- [What to produce]:
Below are entries. Copy exactly the lines running from the line that holds "Turn this picture" to the line that holds "under_cover = case_height - sheet", with both ends included.

- [Records for processing]:
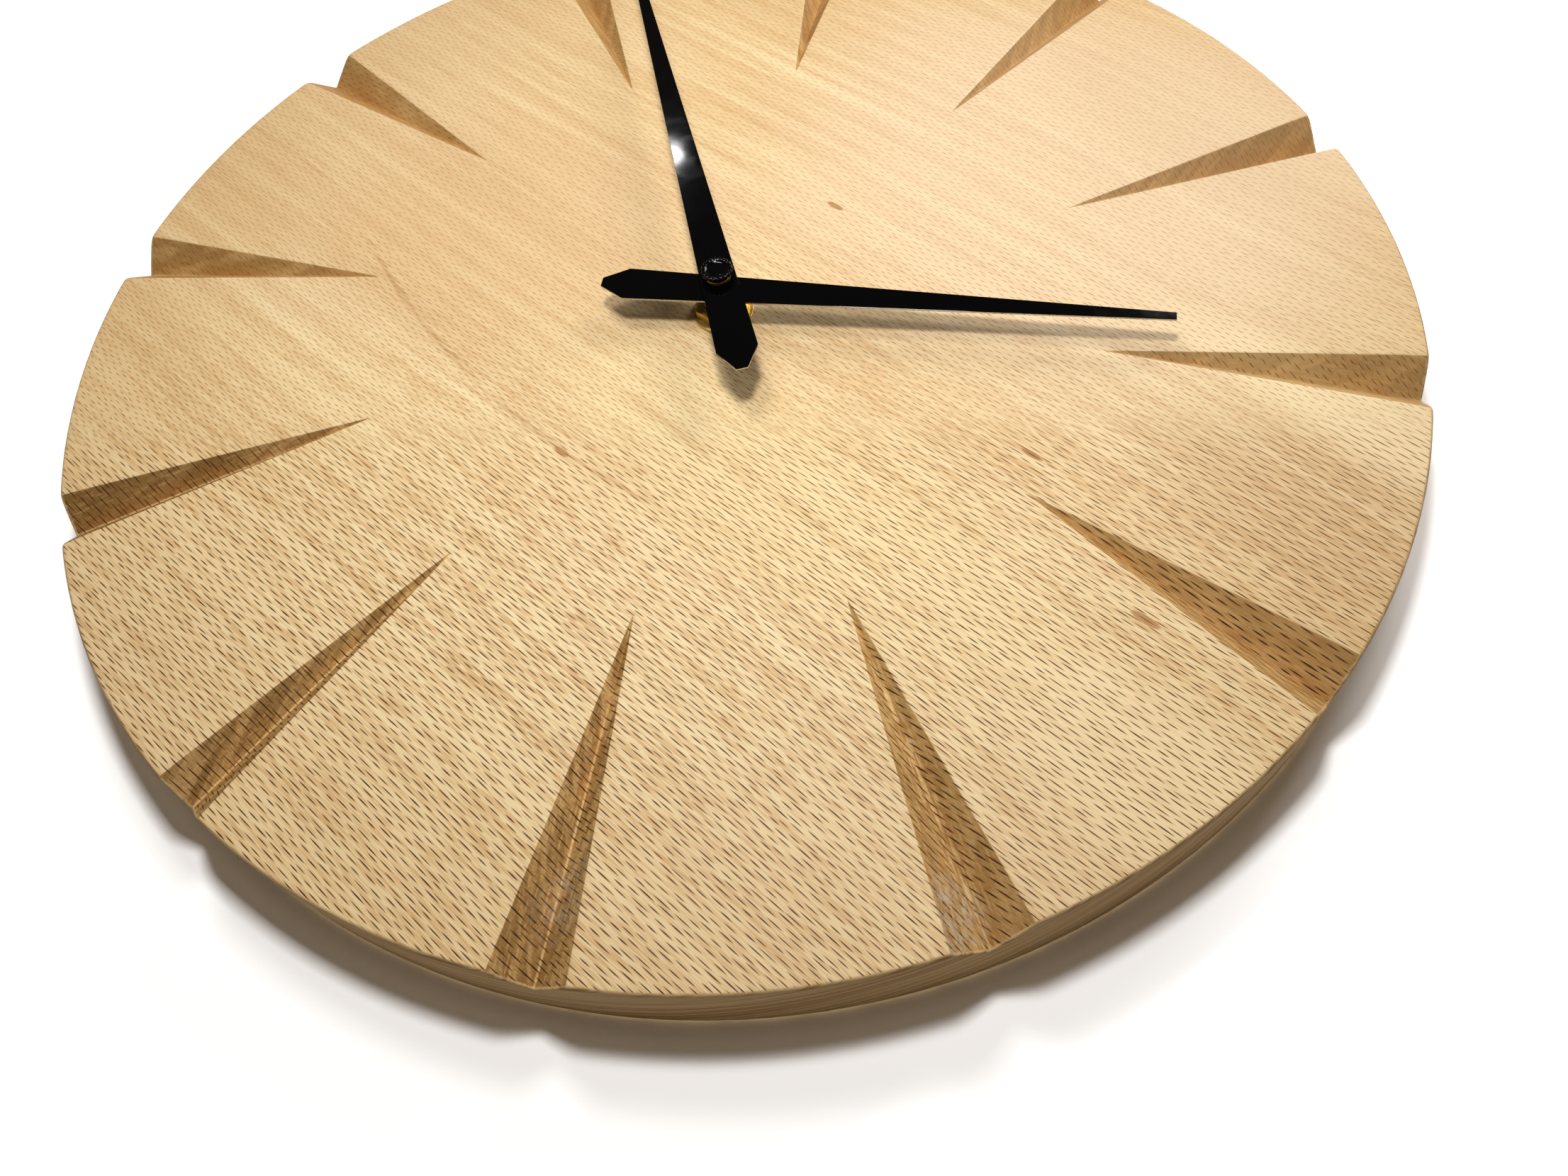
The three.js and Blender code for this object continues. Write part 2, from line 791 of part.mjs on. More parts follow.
function fifthWheel() {
  return trainWheel(
    wheel(fifthWheelTeeth, rotorModule, fifthWheelPhase, fifthWheelFront, fifthWheelPlace),
    pinion(fifthPinionTeeth, secondModule, fifthPinionPhase, secondWheelFront, fifthWheelPlace),
    fifthWheelPlace,
  );
}

function thirdWheel() {
  return trainWheel(
    wheel(thirdWheelTeeth, thirdModule, thirdWheelPhase, thirdWheelFront, thirdWheelPlace),
    pinion(thirdPinionTeeth, centreModule, thirdPinionPhase, centreWheelFront, thirdWheelPlace),
    thirdWheelPlace,
  );
}

// The second wheel's front pivot turns in the hollow end of the minute shaft
function secondWheel() {
  const middle = new THREE.Vector2();
  const socketFloor = centreWheelFront - wheelThickness + pivotDepth;
  return joined(
    wheel(secondWheelTeeth, secondModule, secondWheelPhase, secondWheelFront, middle),
    pinion(secondPinionTeeth, thirdModule, secondPinionPhase, thirdWheelFront, middle),
    rod(arborDiameter / 2, pivotBack, socketFloor - seatGap, middle, smallSides),
  );
}

// The centre wheel grips the minute shaft by friction, so the hands can be set past it
function centreWheel() {
  const middle = new THREE.Vector2();
  const toothedWheel = wheel(centreWheelTeeth, centreModule, centreWheelPhase, centreWheelFront, middle);
  const bore = rod(minuteShaftDiameter / 2 + runningGap, coverFront, bridgeFront);
  return cut(toothedWheel, bore);
}

function rotorPinion() {
  return trainWheel(
    pinion(rotorTeeth, rotorModule, rotorPhase, fifthWheelFront, rotorPlace),
    rod(arborDiameter / 2, fifthWheelFront, bridgeFront, rotorPlace, smallSides),
    rotorPlace,
  );
}

function magnetBack() {
  return fifthWheelFront + magnetAboveWheel;
}

function rotorMagnet() {
  const bore = arborDiameter / 2 + fitGap;
  return ring(bore, magnetDiameter / 2, magnetBack(), magnetBack() + magnetHeight, sides, rotorPlace);
}

function settingKnob() {
  const knobBack = knobFront - knobThickness;
  const outline = ridgedOutline(knobDiameter / 2, knobRidges, knobRidgeDepth, knobPlace);
  return joined(
    prism(outline, knobBack, knobFront),
    rod(knobArborDiameter / 2, knobFront - knobThickness / 2, minuteWheelFront, knobPlace, smallSides),
    pinion(knobPinionTeeth, motionModule, knobPhase, minuteWheelFront, knobPlace),
    rod(arborDiameter / 2, minuteWheelFront, chamberFront + pivotDepth - seatGap, knobPlace, smallSides),
  );
}

// The stepping motor: a U of soft iron round the rotor, closed by the coil's core
function statorBack() {
  return magnetBack() + (magnetHeight - statorThickness) / 2;
}

function coilHeight() {
  return rotorPlace.y + coilAboveRotor;
}

function legPlaces() {
  const reach = coilFlangeThickness + statorLegWidth / 2;
  return [coilLeft - reach, coilRight + reach].map((x) => new THREE.Vector2(x, coilHeight()));
}

function stator() {
  const back = statorBack();
  const front = back + statorThickness;
  const barMiddle = rotorPlace.y + statorBarAbove;
  const barBottom = barMiddle - statorBarWidth / 2;
  const [left, right] = legPlaces();
  const bar = box(left.x, right.x, barBottom, barMiddle + statorBarWidth / 2, back, front);
  const legs = [left, right].map((leg) =>
    box(
      leg.x - statorLegWidth / 2,
      leg.x + statorLegWidth / 2,
      barBottom,
      leg.y + coreWidth / 2 + statorOverhang,
      back,
      front,
    ),
  );
  const hub = rod(statorHubDiameter / 2, back, front, rotorPlace);
  const airHole = rod(magnetDiameter / 2 + airGap, back - overrun, front + overrun, rotorPlace);
  return cut(joined(bar, ...legs, hub), airHole);
}

function coreBack() {
  return statorBack() + statorThickness + seatGap;
}

function coilCore() {
  const [left, right] = legPlaces();
  const reach = statorLegWidth / 2;
  const half = coreWidth / 2;
  return box(
    left.x - reach,
    right.x + reach,
    coilHeight() - half,
    coilHeight() + half,
    coreBack(),
    coreBack() + coreThickness,
  );
}

function coilDepth() {
  return coreBack() + coreThickness / 2;
}

function coilBobbin() {
  const bore = bobbinBore / 2;
  const profile = [
    [bore, coilLeft],
    [coilFlangeDiameter / 2, coilLeft],
    [coilFlangeDiameter / 2, coilLeft + coilFlangeThickness],
    [bobbinDiameter / 2, coilLeft + coilFlangeThickness],
    [bobbinDiameter / 2, coilRight - coilFlangeThickness],
    [coilFlangeDiameter / 2, coilRight - coilFlangeThickness],
    [coilFlangeDiameter / 2, coilRight],
    [bore, coilRight],
    [bore, coilLeft],
  ];
  return revolveAlongX(profile, coilHeight(), coilDepth());
}

function coilWinding() {
  const bore = bobbinDiameter / 2 + fitGap;
  const left = coilLeft + coilFlangeThickness + seatGap;
  const right = coilRight - coilFlangeThickness - seatGap;
  const radius = windingDiameter / 2;
  const profile = [[bore, left], [radius, left], [radius, right], [bore, right], [bore, left]];
  return revolveAlongX(profile, coilHeight(), coilDepth());
}

// The circuit board lies on the inside of the cover
function circuitBack() {
  return coverFront + seatGap;
}

function circuitBoard() {
  const back = circuitBack();
  return box(
    circuitLeft,
    circuitLeft + circuitWidth,
    circuitBottom,
    circuitBottom + circuitHeight,
    back,
    back + circuitThickness,
  );
}

function quartzCrystal() {
  const radius = crystalDiameter / 2;
  const start = circuitLeft + crystalFromEdge;
  const profile = [
    [0, start],
    [radius, start],
    [radius, start + crystalLength - radius / 2],
    [radius / 2, start + crystalLength],
    [0, start + crystalLength],
  ];
  const depth = circuitBack() + circuitThickness + seatGap + radius;
  return revolveAlongX(profile, circuitBottom + crystalFromEdge, depth, smallSides);
}

// The chip's blob of black resin
function controlChip() {
  const back = circuitBack() + circuitThickness + seatGap;
  const place = new THREE.Vector2(circuitLeft + circuitWidth / 2, circuitBottom + circuitHeight / 2);
  const profile = [
    [0, back],
    [chipDiameter / 2, back],
    [(chipDiameter / 2) * chipShoulderShares[0], back + chipHeight * chipShoulderShares[1]],
    [0, back + chipHeight],
  ];
  return revolve(profile, smallSides, place);
}

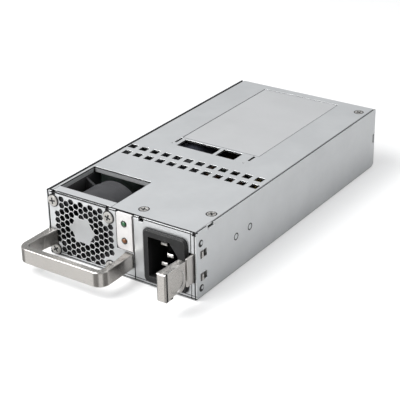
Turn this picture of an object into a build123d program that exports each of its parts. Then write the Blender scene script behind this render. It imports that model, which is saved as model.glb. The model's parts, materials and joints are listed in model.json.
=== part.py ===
# One-unit-high hot-swap switching power supply, built as its real separate pieces.
# Millimetres. +X is to the right seen from the front, +Y runs from the front face to the
# rear, +Z is up. The origin is the middle of the underside of the case.
import math
import os

from build123d import *

os.makedirs("parts", exist_ok=True)

# Case
case_width = 101.6
case_length = 203.2
case_height = 40.0
sheet = 1.0
bend_radius = 1.5
panel_bend = 0.8
edge_gap = 0.3
hem_chamfer = 2.5
front_y = -case_length / 2
inner_x = case_width / 2 - sheet
panel_x = inner_x - edge_gap
under_cover = case_height - sheet

# Seam between the fan panel and the inlet panel
seam_x = 9.6
seam_gap = 0.7
flange_depth = 8.0
rivet_radius = 1.6
rivet_head_radius = 2.3
rivet_head_height = 0.7
rivet_depth = 4.3
inlet_rivet_heights = (6.1, 32.8)
fan_rivet_heights = (20.0, 27.0)

# Fan compartment
fan_x = -26.4
fan_z = case_height / 2
barrel_radius = fan_z - 1.3
barrel_wall = 1.2
barrel_end = 26.0
collar_end = 32.0
collar_radius = barrel_radius - 0.7
fan_plate_thickness = 2.6
duct_left = -48.4
duct_right = -4.4
duct_wall = 1.4
duct_end = 44.0
duct_bottom = sheet + edge_gap
duct_top = case_height - 3.8
gusset_thickness = 1.5
hub_radius = 10.0
hub_wall = 1.2
hub_front = 6.0
hub_rear = 24.0
blade_count = 7
blade_clearance = 0.6
blade_thickness = 1.1
blade_chord = 13.0
blade_root_pitch = 38.0
blade_tip_pitch = 52.0
shaft_radius = 1.0
shaft_fit = 0.03
bearing_radius = 2.6
bearing_length = 2.5
tube_wall = 0.8
magnet_thickness = 1.1
magnet_air_gap = 0.4
stator_poles = 4
strut_count = 4
strut_width = 2.4
motor_base_radius = 9.0
motor_base_thickness = 2.0

# Guard screws and the grille
guard_x = fan_x
guard_z = fan_z - 0.8
guard_pitch_x = 39.2
guard_pitch_z = case_height - 9.6
guard_head_radius = 3.3
guard_head_height = 1.4
guard_shank_radius = 1.5
guard_shank_length = 9.0
boss_radius = 2.4
boss_end = 12.0
hex_pitch = 3.96
hex_flat = 3.5
hex_columns = 12
hex_rows = 9
hex_field_x = fan_x + 1.7
hex_field_z = fan_z - 0.3
hub_disc_x = fan_x + 0.4
hub_disc_z = fan_z + 0.4
hub_disc_radius = 7.4
hex_margin = 0.9

# Top rail of the fan panel and the opening in the cover
rail_depth = 7.6
opening_left = duct_left + 1.2
opening_right = duct_right - 1.6
opening_rear = 38.8
relief_width = 2.6
relief_depth = 2.0
relief_drop = 2.5
lip_drop = 2.4
cover_flange_drop = 7.0

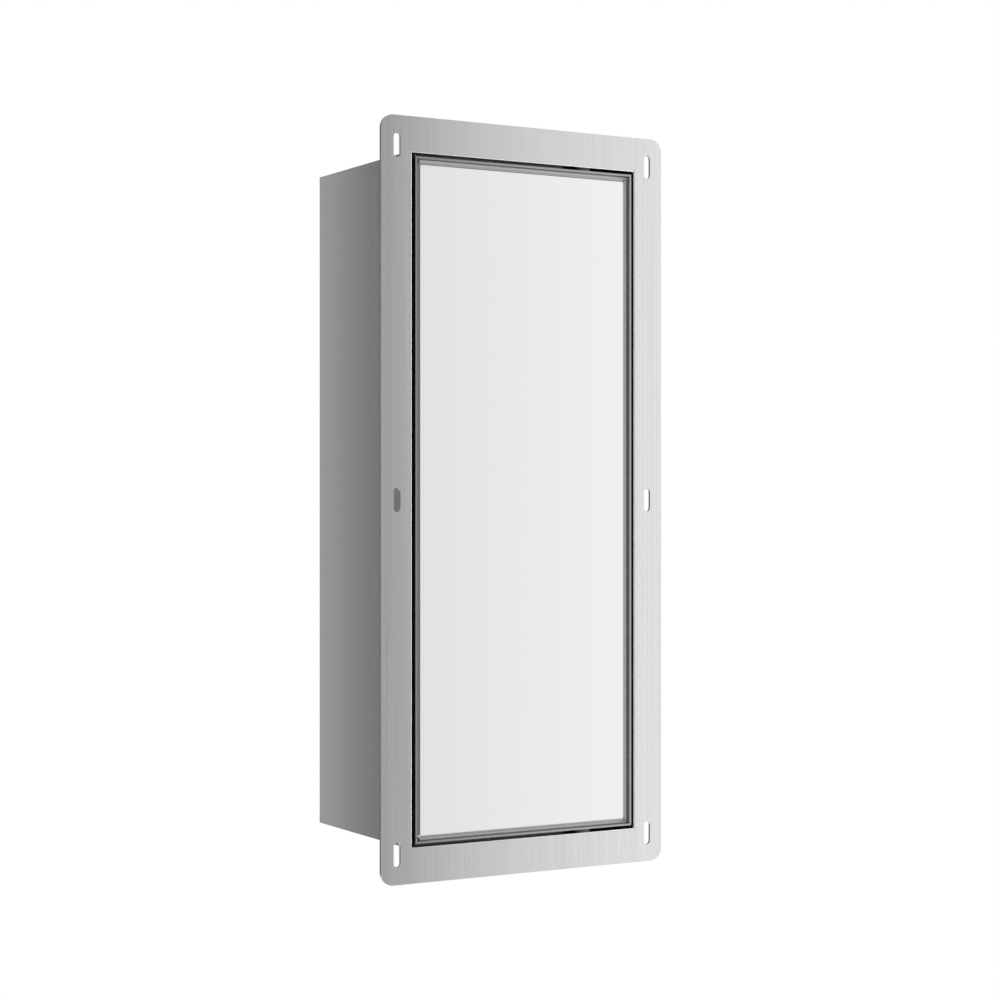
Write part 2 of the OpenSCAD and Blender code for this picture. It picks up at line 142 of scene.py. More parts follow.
# Matt white paper: a faint mottle and nothing else.
pale_paper, tree, shader = finish("matt white paper", "#F4F4F2", Roughness=0.85,
                                  Emission_Color=(1, 1, 1, 1), Emission_Strength=0.42)
mottle = node(tree, "TexNoise", {"Vector": node(tree, "TexCoord").outputs["Object"], "Scale": 9.0})
tone = node(tree, "MixRGB", {"Fac": mottle.outputs["Fac"], "Color1": linear("#F4F4F2"),
                             "Color2": linear("#EFEFED")})
tree.links.new(tone.outputs[0], shader.inputs["Base Color"])
FLOOR_R, FLOOR_Z = 2.0, -0.9
disc = bmesh.new()
bmesh.ops.create_circle(disc, cap_ends=True, radius=FLOOR_R, segments=96)
staged("floor", disc, pale_paper).location.z = FLOOR_Z

# Diffusion cloth on a frame, lit from behind: dark at its near edge, then brighter to the right.
cloth, tree, shader = finish("lit diffusion cloth", "#000000", Roughness=1.0, Emission_Color=(1, 1, 1, 1))
along = node(tree, "SeparateXYZ", {0: node(tree, "TexCoord").outputs["Generated"]})
hem = node(tree, "MapRange", {"Value": along.outputs["X"], "From Min": 0.01, "From Max": 0.07},
           interpolation_type="SMOOTHSTEP")
rise = node(tree, "MapRange", {"Value": along.outputs["X"], "To Min": 0.80, "To Max": 1.12})
glow = node(tree, "Math", {0: hem.outputs[0], 1: rise.outputs[0]}, operation="MULTIPLY")
tree.links.new(glow.outputs[0], shader.inputs["Emission Strength"])
SCREEN_W, SCREEN_H = 0.56, 1.2
sheet = bmesh.new()
sheet.faces.new([sheet.verts.new((x * SCREEN_W / 2, 0, z * SCREEN_H / 2))
                 for x, z in ((-1, -1), (1, -1), (1, 1), (-1, 1))])
screen = staged("lit_screen", sheet, cloth)
screen.location, screen.rotation_euler.z = (0.463, -0.538, 0), math.radians(31)
screen.visible_camera = False

# ---- Wall flange and box ----
# The flange is 2 mm stainless sheet, turned back round the opening as a short collar. The box
# behind it is 1.2 mm sheet, welded at its corners and to the collar. Both are brushed upright.
MM = 0.001


def streaks(tree, across, along, grain, detail=2.0):
    """Noise drawn out along the grain: across and along are its widths in millimetres."""
    scale = [1 / (across * MM)] * 3
    scale["XYZ".index(grain)] = 1 / (along * MM)
    drawn = node(tree, "Mapping", {"Vector": node(tree, "TexCoord").outputs["Object"], "Scale": scale})
    return node(tree, "TexNoise", {"Vector": drawn.outputs[0], "Scale": 1.0, "Detail": detail,
                                   "Roughness": 0.6}).outputs["Fac"]


def brushed_stainless(name, grain, colour="#E0E0E0", roughness=0.24):
    """Type 304 sheet, belt-brushed along one axis: grit lines that spread its reflections
    across the grain, a slow unevenness where the belt pressed harder, and a painted highlight:
    its rounded edges have a lightened base colour."""
    made, tree, shader = finish(name, colour, Metallic=1.0, Anisotropic=0.7)
    # Real grit lines are about 0.05 mm apart; they are drawn 0.8 mm apart so that they show.
    lines = streaks(tree, 0.8, 420.0, grain, detail=1.0)
    # Belt marks: bands some 14 mm wide and as long as the sheet.
    bands = streaks(tree, 14.0, 900.0, grain, detail=1.0)
    both = node(tree, "Math", {0: bands, 1: 0.35, 2: lines}, operation="MULTIPLY_ADD")
    worn = node(tree, "MapRange", {"Value": both.outputs[0], "From Min": 0.45, "From Max": 0.90})
    rough = node(tree, "MapRange", {"Value": worn.outputs[0], "To Min": roughness - 0.025,
                                    "To Max": roughness + 0.025})
    base = Vector(linear(colour)[:3])
    tone = node(tree, "MixRGB", {"Fac": worn.outputs[0], "Color1": [*(base * 0.94), 1],
                                 "Color2": [*(base * 1.04), 1]})
    # Painted highlight: along every rounded edge the base colour is lightened towards #F6F6F6, and the
    # roughness there is set to 0.30.
    face = node(tree, "VectorMath", {0: node(tree, "TexCoord").outputs["Normal"]}, operation="ABSOLUTE")
    way = node(tree, "SeparateXYZ", {0: face.outputs[0]})
    most = node(tree, "Math", {0: way.outputs["X"], 1: way.outputs["Y"]}, operation="MAXIMUM")
    most = node(tree, "Math", {0: most.outputs[0], 1: way.outputs["Z"]}, operation="MAXIMUM")
    edge = node(tree, "MapRange", {"Value": most.outputs[0], "From Min": 0.995, "From Max": 0.95})
    # The edge mask mixes in the painted highlight colour.
    tone = node(tree, "MixRGB", {"Fac": edge.outputs[0], "Color1": tone.outputs[0],
                                 "Color2": linear("#F6F6F6")})
    tree.links.new(tone.outputs[0], shader.inputs["Base Color"])
    rough = node(tree, "MapRange", {"Value": edge.outputs[0], "To Min": rough.outputs[0], "To Max": 0.30})
    tree.links.new(rough.outputs[0], shader.inputs["Roughness"])
    bump = node(tree, "Bump", {"Height": lines, "Strength": 0.02, "Distance": 0.02 * MM})
    tree.links.new(bump.outputs[0], shader.inputs["Normal"])
    # The highlight spreads across the grain, in the plane of the sheet.
    grain_way = [0.0, 0.0, 0.0]
    grain_way["XYZ".index(grain)] = 1.0
    across = node(tree, "VectorMath", {0: node(tree, "NewGeometry").outputs["Normal"], 1: grain_way},
                  operation="CROSS_PRODUCT")
    tree.links.new(across.outputs[0], shader.inputs["Tangent"])
    return made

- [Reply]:
Turn this picture of an object into a build123d program that exports each of its parts. Then write the Blender scene script behind this render. It imports that model, which is saved as model.glb. The model's parts, materials and joints are listed in model.json.
=== part.py ===
# One-unit-high hot-swap switching power supply, built as its real separate pieces.
# Millimetres. +X is to the right seen from the front, +Y runs from the front face to the
# rear, +Z is up. The origin is the middle of the underside of the case.
import math
import os

from build123d import *

os.makedirs("parts", exist_ok=True)

# Case
case_width = 101.6
case_length = 203.2
case_height = 40.0
sheet = 1.0
bend_radius = 1.5
panel_bend = 0.8
edge_gap = 0.3
hem_chamfer = 2.5
front_y = -case_length / 2
inner_x = case_width / 2 - sheet
panel_x = inner_x - edge_gap
under_cover = case_height - sheet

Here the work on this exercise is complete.